Without a massive investment in housing that solves the region’s affordability crisis, however, piecemeal improvements to public transit are unlikely to provide substantial benefits to vulnerable residents — and may even hasten their displacement. With all of this in mind, Aceves is fearful that the new projects won’t bring positive changes to her community. She argues that the city’s planners did not have current residents in mind when considering the future. “The issue with all this is: who is it for?” she said. “All of these changes and investments are supposedly ‘revitalizing’ the city, but it has just ended up being worse for all of us here.”
As a result, LITU, the organization Aceves is a member of, has joined a dozen other LA-based organizations to form the NOlympicsLA coalition that is organizing to block the 2028 games. The group contends that the billions of dollars already committed to the event would be put to better use by investing in acts of economic and environmental justice across the county, particularly in housing for the roughly 60,000 homeless people in LA County who are exposed to the city’s worst environments.

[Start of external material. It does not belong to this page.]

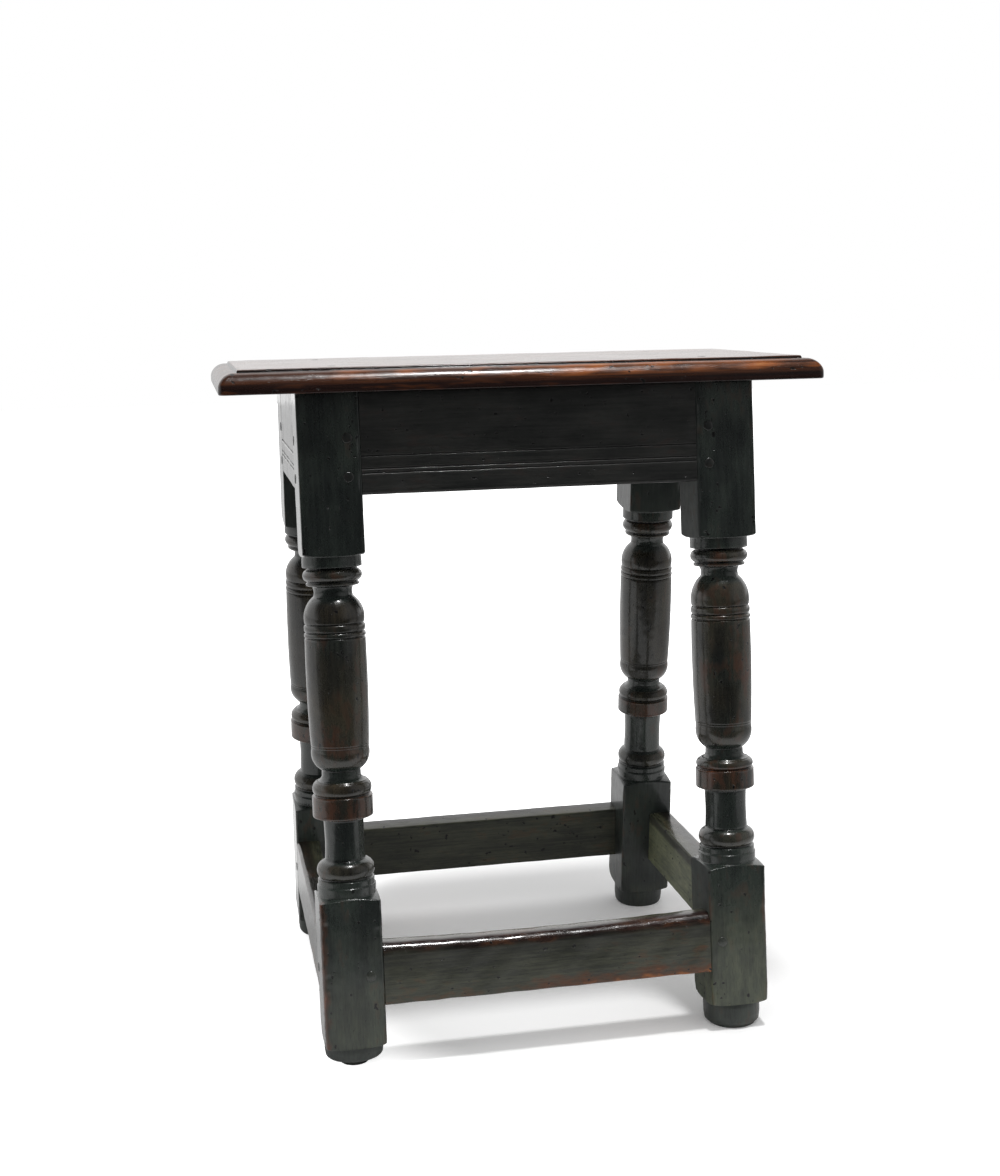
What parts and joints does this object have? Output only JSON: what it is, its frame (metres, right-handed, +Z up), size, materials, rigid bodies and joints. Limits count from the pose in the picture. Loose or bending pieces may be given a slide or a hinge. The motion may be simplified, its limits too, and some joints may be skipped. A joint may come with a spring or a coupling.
{
  "type": "joint stool",
  "caption": "Joined oak stool: a thumbnail-moulded board pegged on a frame of turned splayed legs, moulded rails and low stretchers, all mortised, tenoned and pegged.",
  "frame": {"origin": "on the floor, under the middle of the stool", "axes": "+X along the board to the right, +Y across the board to the back, +Z up"},
  "size_m": [0.49, 0.3358, 0.56],
  "materials": {
    "board": "waxed old oak, red-brown, worn bright on the moulded edge",
    "leg": "turned oak under a near-black patina, rubbed red-brown on the rings",
    "rail": "oak under a near-black patina, run moulding on the face",
    "stretcher": "dark oak, rubbed and worn by feet",
    "peg": "riven oak, dark, end grain showing"
  },
  "bodies": {
    "root": {"leg_back_left": "leg", "leg_back_right": "leg", "leg_front_left": "leg", "leg_front_right": "leg", "peg_board_back_left": "peg", "peg_board_back_right": "peg", "peg_board_front_left": "peg", "peg_board_front_right": "peg", "peg_rail_back_left_lower": "peg", "peg_rail_back_left_upper": "peg", "peg_rail_back_right_lower": "peg", "peg_rail_back_right_upper": "peg", "peg_rail_front_left_lower": "peg", "peg_rail_front_left_upper": "peg", "peg_rail_front_right_lower": "peg", "peg_rail_front_right_upper": "peg", "peg_rail_left_back_lower": "peg", "peg_rail_left_back_upper": "peg", "peg_rail_left_front_lower": "peg", "peg_rail_left_front_upper": "peg", "peg_rail_right_back_lower": "peg", "peg_rail_right_back_upper": "peg", "peg_rail_right_front_lower": "peg", "peg_rail_right_front_upper": "peg", "peg_stretcher_back_left_middle": "peg", "peg_stretcher_back_right_middle": "peg", "peg_stretcher_front_left_middle": "peg", "peg_stretcher_front_right_middle": "peg", "peg_stretcher_left_back_middle": "peg", "peg_stretcher_left_front_middle": "peg", "peg_stretcher_right_back_middle": "peg", "peg_stretcher_right_front_middle": "peg", "rail_back": "rail", "rail_front": "rail", "rail_left": "rail", "rail_right": "rail", "stretcher_back": "stretcher", "stretcher_front": "stretcher", "stretcher_left": "stretcher", "stretcher_right": "stretcher", "top_board": "board"}
  },
  "joints": []
}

“Clearly people in Inglewood are struggling,” Jonny Coleman, a member of NoOlympicsLA, told Grist. “But officials in LA and Inglewood are trying to pretend that these issues of environmental justice, budgeting, policing, housing, and displacement aren’t happening.”
The current development and transformation of Inglewood follows a pattern set by the city more than 30 years ago when it hosted the 1984 Olympics. While the 1984 games have long been deemed the “most successful” Olympic Games of all time, because they were the only to turn a profit for the host city. However, for many Angelenos — particularly Black, brown, and poor South LA residents — the city was irreversibly transformed.
The games served as a flashpoint for the City of Angels’ growing environmental perils and vast social inequalities. In the years leading up to the games and the decades following, many of the city’s environmental justice problems, such as air pollution, dependence on heavy oil production, and unequal access to parks, clean water, and healthy food, were exacerbated. The games, sponsored by one of the country’s biggest oil companies, led to the city’s airport being expanded by tens of thousands of flights annually and increasing its already deadly volume of emissions.
As a result, historians have linked the 1984 Olympic Games with the 1992 LA Riots, LA’s deepening segregation, and its “bloated and militarized” police force.
Environmental hazards were also felt during the tournament. During the 1980 Olympic Games in Moscow, British athlete Steve Ovett ran the fastest mile and 1500-meter races in history. Four years later in LA, he could barely finish the 800-meter race before collapsing. Los Angeles’ air pollution was so bad that it caused the world-class athlete to experience an asthma attack, he claims.
Despite all of this, on Mayor Garcetti’s first day in office in 2013, he signed a letter to the U.S. Olympic Committee certifying the city’s interest in hosting another tournament. “A lot of people ask me, ‘Why was that your immediate priority when you had so much to do as a mayor?’” he later recalled. “But as anyone who was here for those 1984 Games, those 16 days transformed our city, touched each one of us, that legacy still resounds here strongly every single day.”